Rhasspy: When It’s Still the Right Call
Let’s be fair to Rhasspy, because “use Wyoming for everything new” doesn’t mean Rhasspy is dead for everyone.
Keep Rhasspy if:
- You’ve got a working Rhasspy 2.5 setup with custom intents and slot programs that you’ve tuned for years. The migration pain is real and Wyoming’s intent handling is simpler by design.
- You need the Rhasspy GUI intent builder. Wyoming assumes you’re comfortable with YAML and HA automations; Rhasspy had a proper web UI for building intents visually.
- You’re running on hardware where Wyoming’s modular approach (multiple containers, multiple ports) adds complexity you don’t want.
- Your STT requirements are unusual — Rhasspy 2.5 supports Kaldi, DeepSpeech, and other backends that Wyoming doesn’t.
Use Wyoming for:
- Anything new. There’s no reason to start a fresh deployment on Rhasspy when Wyoming is what’s being actively developed.
- Hardware integration. The Voice PE puck, the Atom Echo, and any future HA-certified voice hardware speaks Wyoming natively.
- Modular upgrades. Want to swap your wake word engine without touching STT? Wyoming’s architecture makes that a one-line change.
- Long-term viability. Rhasspy 2.5 maintenance has slowed and Rhasspy 3 is stalled. Wyoming is where Nabu Casa is putting resources.
If you’re on Rhasspy 2.5 and it’s working, the migration isn’t urgent. But plan for it eventually — especially if you want to use the newer HA voice hardware.

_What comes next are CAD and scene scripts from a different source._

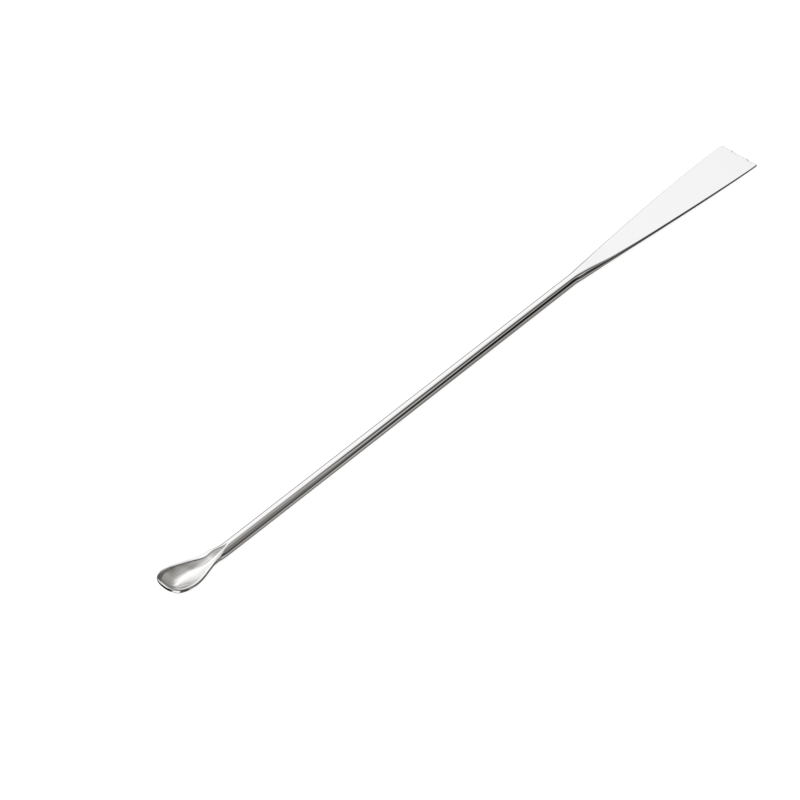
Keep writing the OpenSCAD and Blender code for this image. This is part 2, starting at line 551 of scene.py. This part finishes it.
    def own_half(self, s: float) -> Section:
        """Half of the spoon's own section, from the keel to the middle of the bowl.

        Args:
            s: Distance from the spoon's tip in mm.

        Returns:
            The half section: keel and flank, rounded rim, then the bowl.
        """
        w, keel_z = self.body_half_width(s), self.keel_z(s)
        rim_y = max(self.half_width(s, self.edge_r), self.least_rim * self.half_width(s))
        half_t = mix(self.nose_t, self.rim_t, ease(s / self.widest_at)) / 2.0
        tip_round = math.sqrt(1.0 - (1.0 - clamp(s / self.edge_r)) ** 2)
        side = self.rim_z(s) - half_t
        top = side + half_t * tip_round
        slim = 1.0 + self.flank_slims.at(s)
        square = mix(self.nose_square, 1.0, self.rim_rounds.at(s))
        half: Section = []
        for i in range(self.ring.keel + 1):
            a = quarter(i, self.ring.keel)
            low = (side - keel_z) * tip_round * max(0.0, math.cos(a)) ** slim
            half.append((w * math.sin(a), side - low))
        for i in range(1, self.ring.edge + 1):
            a = quarter(i, self.ring.edge)
            across, up = max(0.0, math.cos(a)) ** square, math.sin(a) ** square
            half.append((mix(rim_y, w, across), mix(side, top, up)))
        return half + self.dished(s, self.bowl_half_width(s), top, self.bowl(s))

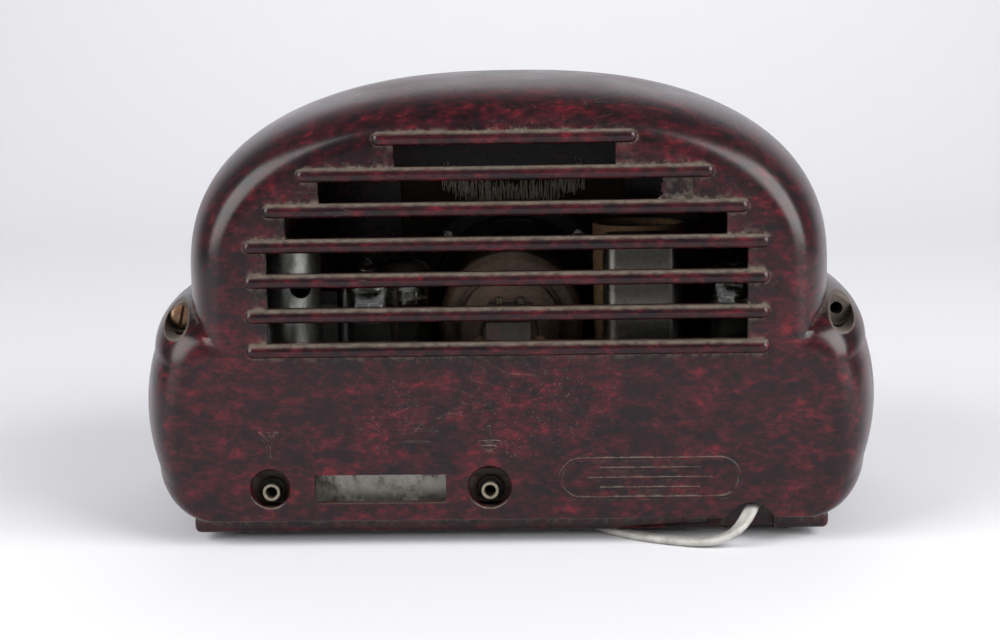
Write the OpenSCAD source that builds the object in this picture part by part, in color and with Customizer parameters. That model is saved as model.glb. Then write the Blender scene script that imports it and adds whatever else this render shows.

Troubleshooting the Common Pain Points
Wake word false positives: openWakeWord’s sensitivity can be tuned. In the wyoming-openwakeword command, add --threshold 0.5 (default is lower). Higher = less sensitive = fewer false triggers.
STT accuracy drops for specific words: Faster-whisper is trained on general speech. If your entity names are unusual (“turn on Zephyrus” for a PC), add them as aliases in HA or retrain with custom vocabulary. The simpler fix: rename the entity to something Whisper handles naturally.
Audio echo/feedback on the Atom Echo: The noise_suppression_level: 2 in the ESPHome config helps. Also make sure your Piper TTS volume isn’t blasting — the Atom Echo mic will pick it up and try to transcribe the HA response. Use volume_multiplier to tune it.
Wyoming services not connecting: Check that your firewall isn’t blocking the Wyoming ports (10200, 10300, 10400) between the server running the containers and your HA instance. These aren’t HTTP — HA opens a persistent TCP connection to each service.
Piper voice sounds robotic: You’re using a low-quality voice model. Switch from en_US-lessac-low to en_US-lessac-medium or en_US-lessac-high. The high-quality models are around 60MB and noticeably better.
The Bottom Line
Wyoming is the future of local voice in Home Assistant. It’s modular, actively developed, and the official HA voice hardware speaks it natively. If you’re starting fresh, use Wyoming — full stop.
Rhasspy isn’t dead, but it’s living in maintenance mode. If you have a working Rhasspy 2.5 deployment you like, no one’s forcing you to migrate today. But if you’re spinning up voice for the first time or adding new satellite devices, Wyoming is the clear choice.
On hardware: don’t underestimate the model size question. A Pi 4 with faster-whisper tiny will frustrate you and your family. Get an N100 box, add a Coral USB to your Pi, or accept that voice assistant latency is going to be a recurring topic at dinner. The $150 mini-PC investment genuinely transforms the experience from “cool experiment” to “thing the household actually uses.”
Your spouse wants to turn off the bedroom lights by voice. Wyoming on an N100 with a couple of Atom Echoes and medium-int8 can actually deliver that — no cloud, no Alexa, no data leaving your network. It just takes an afternoon to set up instead of 30 seconds with a commercial product.
That’s the trade you made when you donated those Echos. It was the right call.